Nor is China alone in its growing need for grain. Brown includes data for ten of the world's most populous countries. This group, which includes India, Iran, Pakistan, Egypt, Nigeria, and Mexico, will together need to import 190 million tons of grain by 2030, not much less than the total of 200 million tons exported in 1990.

Can anything be done to prevent the Chinese "accident of history" from devastating the planet? Brown points to several steps China and other countries should take soon:

1. Stabilize world population, notably by strengthening the unpopular one-child-per-couple policy in China.

2. Protect the agricultural base  topsoil, aquifers, climatic system.

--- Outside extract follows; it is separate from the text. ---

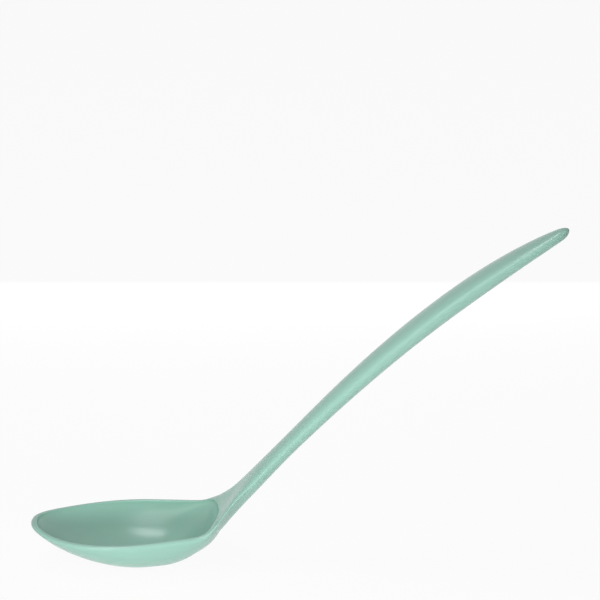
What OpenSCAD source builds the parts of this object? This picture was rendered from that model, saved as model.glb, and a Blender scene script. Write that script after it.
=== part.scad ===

Price water at full cost (especially near Beijing); protect farmland from nonfarm uses; plant more trees.

The more affluent countries must help: decrease consumption of livestock products; stop using corn to produce ethanol fuel; switch tobacco and cotton fields to grain; improve food storage facilities; invest in agricultural research.

This book, really a truncated and hence more readable book than Brown's and Kane's Full House, should be studied by policymakers and politicians who care about the future. Time is not on our side, says Brown. "China's prospective emergence as a massive grain importer is a wake-up call  one that will force us to address issues we have long neglected. Unless we act quickly and decisively, neither history nor our children will judge us kindly." 

NOTES

1 Ms. Brown reviewed this book in THE SOCIAL CONTRACT, Vol. V, No. 4, p.310.

2 Data by phone from the office of Agricultural Statistics, Department of Agriculture, Lansing, MI, (800) 453-7501.

3 Food, beverage and tobacco costs as a percentage of income statistics are from United Nations, National Accounts Data Tape, provided by American Farm Bureau, Albany and Chicago offices. Information on China furnished in Brown's book.

4 Source: Michigan Farm Bureau. Cited in an editorial in The Petoskey News-Review, December 15, 1995, p.4.